I like that all of their lighter offerings are a little jazzed up, and although I'm not generally a fan of fruity beers, all three that fall into this category are subtly and well done. I particularly liked the Fruity Monk, a Belgian Ale aged on pineapple, mango and papaya, although at 5.9% ABV I probably shouldn't be calling it light. Hard to believe by the description, but the fruitiness, while recognizable, was not overpowering and added a distinct pleasantness to this one.

Of course, I was working my way up to the darker and/or hoppier beers, and I was equally impressed at that end of the spectrum. The Oatmeal Pale Ale had the most pleasing aroma of all, citrusy with subtle hints of its malty sweetness. Ultimately, though, Burnside's IPA and Alter Ego Imperial IPA were not disappointing in their roles as headline acts. Both were above average representations of the style and good enough to interest me in returning for proper pints of one or both. We'll see if I have the time for that.

But, would doing so break my new beers resolution? That is, do I consider each of the nine as my one and only for the year? I did, in fact, have a little help with the sampler, so I really only had 2-3 ounces of each. Therefore, I'm inclined to just count it as one beer in total and say it would be OK to have any of them again. It will probably turn out to be a moot point, as given all the great beer options in this town, I'll likely opt to keep exploring others rather than return.
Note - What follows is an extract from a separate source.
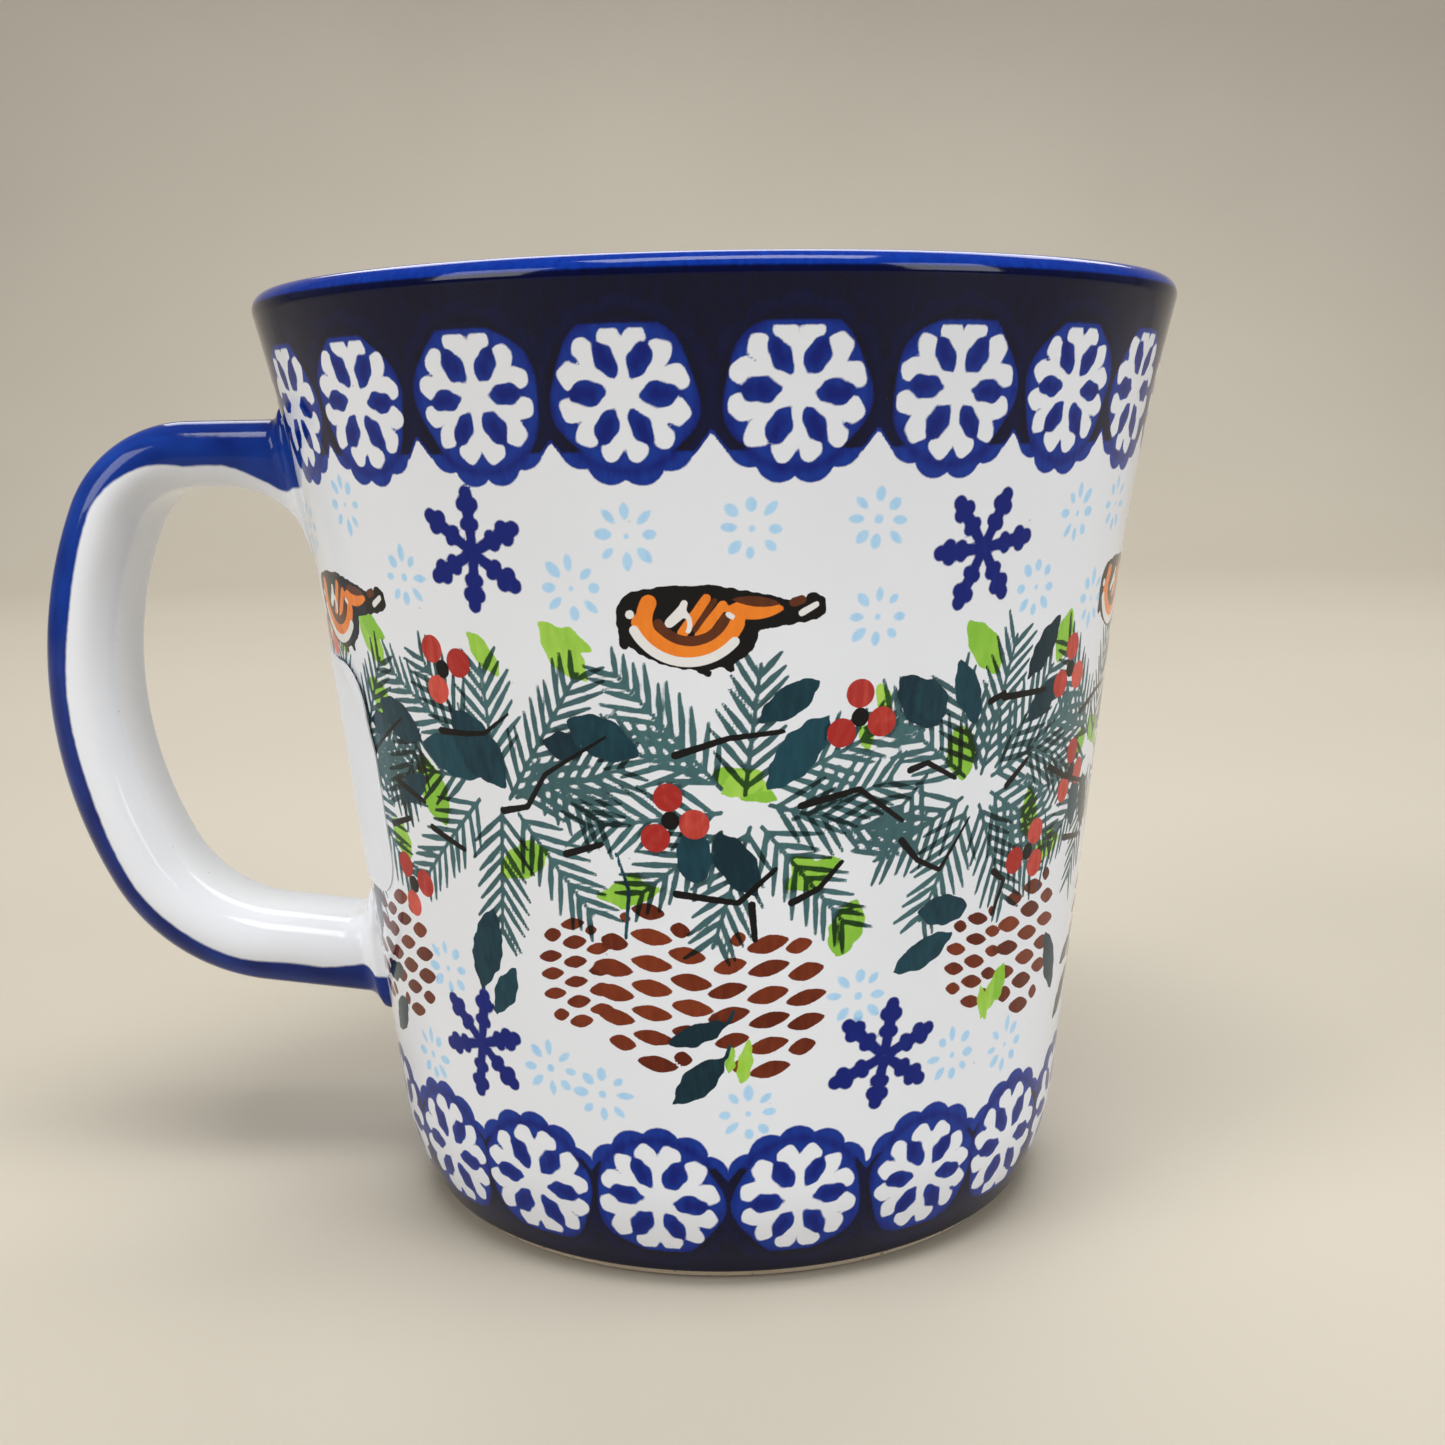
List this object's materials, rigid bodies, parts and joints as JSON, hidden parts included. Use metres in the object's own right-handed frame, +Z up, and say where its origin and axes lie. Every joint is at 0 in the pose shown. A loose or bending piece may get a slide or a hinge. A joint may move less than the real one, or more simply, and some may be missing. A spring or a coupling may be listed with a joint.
{
  "type": "stoneware mug",
  "caption": "Tapered stoneware mug with a flared lip, a strap handle and a painted winter garland, for hot drinks.",
  "frame": {"origin": "on the cup's axis, in the plane that the foot ring stands on", "axes": "+Z up along the cup's axis, -X towards the handle, -Y towards the painted front"},
  "size_m": [0.1207, 0.0958, 0.096],
  "materials": {
    "bare_stoneware": "unglazed, fired matt",
    "handle_clay": "fired clay under glaze",
    "slip": "fired slip under glaze",
    "outer_glaze": "clear gloss over painting",
    "inner_glaze": "clear gloss",
    "base_glaze": "clear gloss",
    "handle_glaze": "clear gloss over a painted stripe",
    "label_paper": "matt paper"
  },
  "bodies": {
    "root": {"stoneware_body": "bare_stoneware", "handle": "handle_clay", "upper_slip_joint": "slip", "lower_slip_joint": "slip", "outer_glaze": "outer_glaze", "inner_glaze": "inner_glaze", "base_glaze": "base_glaze", "handle_glaze": "handle_glaze", "price_label": "label_paper"}
  },
  "joints": []
}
On Saturday, we visited the Evergreen Aviation & Space Museum in McMinnville. I share this not because I have any intention of describing the experience, but because I don't want you to think all I do in Oregon is drink.

On the way back to the in-laws' place for dinner, we decided to pick up a growler of fresh beer. So, we pulled off the highway in Portland and I pulled up the Find Craft Beer app—which uses data from the Beer Mapping Project—on my iPhone and asked it to find the nearest brewpub. Just three-tenths of a mile away was Migration Brewing, so we Google-mapped it and headed there for a gallon-to-go of their MPA (Migration Pale Ale) and Luscious Lupulin IPA.

This, to me, was the ultimate use of a smart phone.